Est-on devant une nouvelle confrontation
qui oppose l’opposition libérale aux
chavistes, accusés «d’absolutisme» par
jeunes interposés?
Dans
l’histoire de l’Amérique latine, aucun
gouvernement n’a disposé d’une aussi
grande légitimité démocratique que celle
d’Hugo Chávez, qui avait remporté 16
scrutins sur 17 en 15 ans. Pourtant, il
était massivement décrié par les médias
occidentaux qui en ont présenté une
image caricaturale, loin de la réalité
du processus bolivarien. Il me semble
que la manière dont les médias
occidentaux présentent la Révolution
bolivarienne constitue l’un des plus
grands échecs du journalisme.

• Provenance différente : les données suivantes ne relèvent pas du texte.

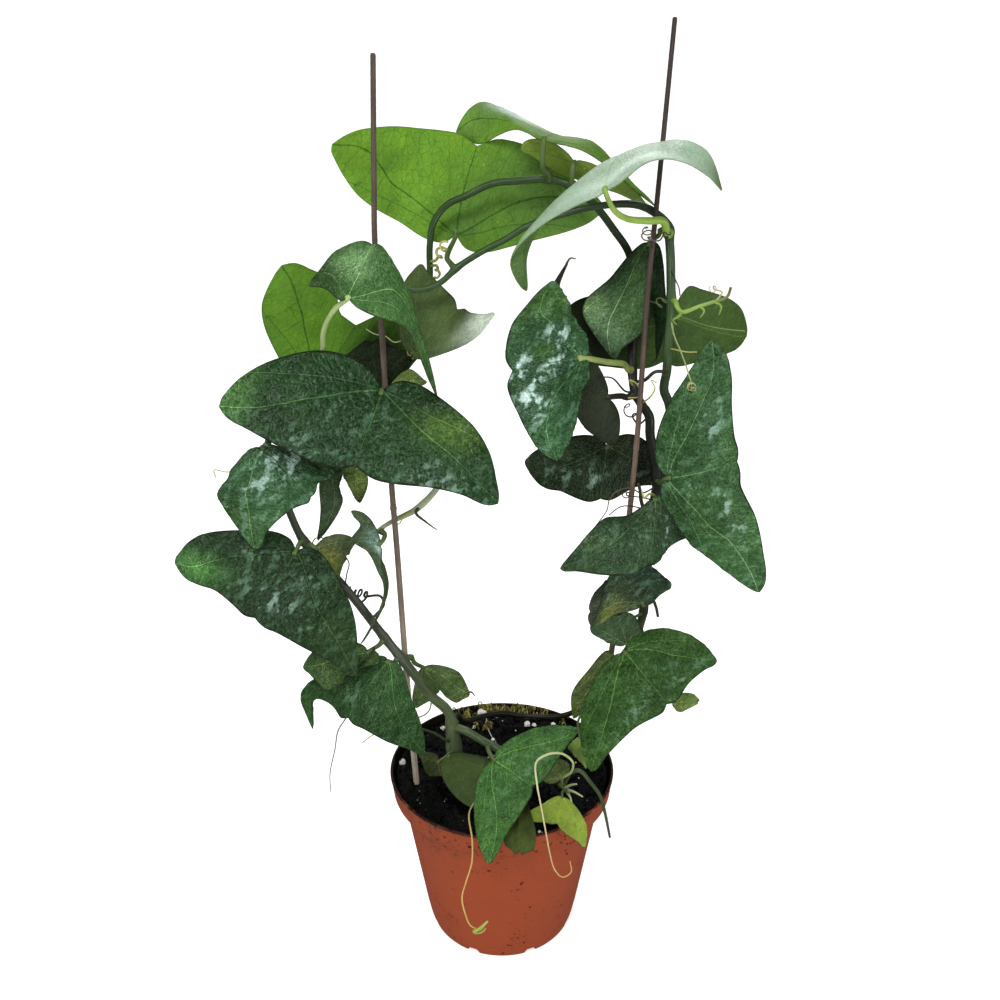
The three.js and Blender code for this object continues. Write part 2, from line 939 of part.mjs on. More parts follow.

L’actuel
président, Nicolás Maduro, a été élu
lors d’un scrutin démocratique reconnu
par les plus éminentes institutions
internationales, de l’Union européenne
en passant par l’Organisation des Etats
américains et le Centre Carter.
Depuis son
arrivée au pouvoir en avril 2013, il y a
eu deux processus électoraux et il en
est sorti vainqueur en toute
transparence. L’insécurité et la vie
chère sont un prétexte pour justifier
des actes violents. Il est curieux de
noter que les taux de criminalité les
plus élevés se situent dans les Etats
gouvernés par l’opposition. Quant à la
vie chère, elle est due en grande partie
aux spéculateurs qui accaparent des
produits de première nécessité afin de
créer artificiellement des pénuries. Les
autorités ont pris des mesures actives
pour lutter contre ces dérives qui
constituent de graves délits. Parler
d’«absolutisme» au Venezuela, dans un
pays où 80% des médias sont privés et où
l’opposition contrôle de larges secteurs
de l’économie n’est pas sérieux.
-Le Venezuela est-il en train de vivre
un printemps latino ou est-ce un énième
épisode de ce qu’on appelle la «Guerre
froide 2.0» ? Quel serait le rôle réel
des Etats-Unis dans les événements qui
secouent le Venezuela?
La
démocratie vénézuélienne est en grand
danger du fait des activités violentes
et subversives de l’opposition. Le
pouvoir se gagne dans les urnes et non
pas par le crime. Les Etats-Unis jouent
un rôle majeur dans la déstabilisation
du Venezuela. Il s’agit-là du cinquième
producteur mondial de pétrole et
l’arrivée au pouvoir de Chávez a permis
au pays de retrouver sa souveraineté
politique, économique et énergétique.
Désormais, les richesses nationales sont
destinées à la majorité et non plus
uniquement aux multinationales
étasuniennes et à l’oligarchie
pétrolière du pays.
-La division politique qui marque le
Venezuela depuis l’arrivée de Chavez
a-t-elle fini par scinder la jeunesse
vénézuélienne en deux camps qui
s’affrontent avec deux notions
antagoniques de la «révolution»?
Aucun
gouvernement vénézuélien n’a autant fait
pour la jeunesse du pays que celui
d’Hugo Chávez et Nicolás Maduro, que ce
soit en termes d’éducation, de santé,
d’accès à la culture et aux loisirs. Les
manifestations de certains étudiants –
l’immense majorité procédant des classes
aisées du pays – ne sont pas
représentatives de l’ensemble du monde
universitaire. La Révolution
bolivarienne, les 80% de la population
qui n’avait pas voix au chapitre
auparavant.
-Comment conjecturez-vous la suite des
événements ? Y a t-il un risque
d’enlisement vers une situation
d’instabilité sécuritaire dans la
région?
Toute
l’Amérique latine a condamné les
violences au Venezuela et rejette les
tentatives putschistes de l’opposition.
Les institutions sont fortes au
Venezuela et les dirigeants ont 15 ans
d’expérience dans la lutte contre la
subversion. De toute manière, l’Amérique
latine n’acceptera jamais un autre 11
avril 2002 (coup d’Etat contre Chávez).